Analysts say the Russian military’s big advantage has been its stockpiles of artillery and an expertise in using it, which dates back centuries. Their concentration on the east, and not broader swaths of Ukraine, has allowed them to shorten supply lines that were too long earlier in this war.
Time, on the other hand, is on Ukraine’s side, the experts say: Ukrainian fighters are both motivated and mobilized — all men in the country of 40 million have been called to fight, whereas Russia has so far avoided a call-up of conscripts, which could vastly tilt the war in Russia’s favor, but may not be popular with all Russians.
Experts have noted declining morale on both sides as the standoff, notably in and around the city of Sievierodonetsk in recent weeks, has dented fighting spirit and prompted front-line fighters to question and defy orders from above.
Russia has been targeting stockpiles and supply lines, and hitting them, Russian military chiefs say.

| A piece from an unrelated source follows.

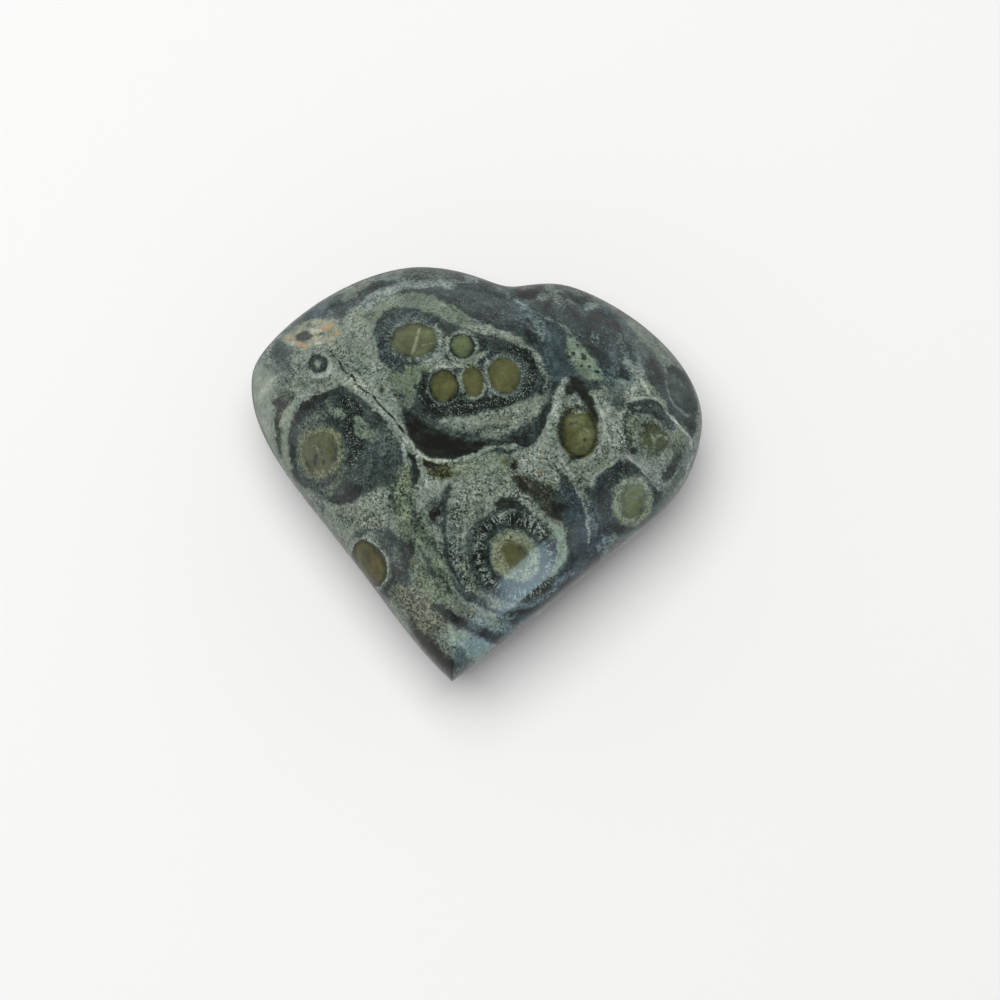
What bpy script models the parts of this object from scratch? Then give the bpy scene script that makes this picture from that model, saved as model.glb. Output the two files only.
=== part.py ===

Ukrainian authorities have either denied such claims, or said nothing about them: Neither side wants to let on to the other too much about the damage and deaths they are sustaining.
As to how long such fighting could least, analyst Heisbourg admits “that’s a hard one” but sees parallels between Ukraine today and France when Germany invaded in World War I — a population of about 40 million in Ukraine today and France before that war; the invaders neared the capital early on before being pushed back a bit; France had ammunition shortages, just as Ukraine does with artillery today.
A years-long war of attrition is “quite possible,” he said.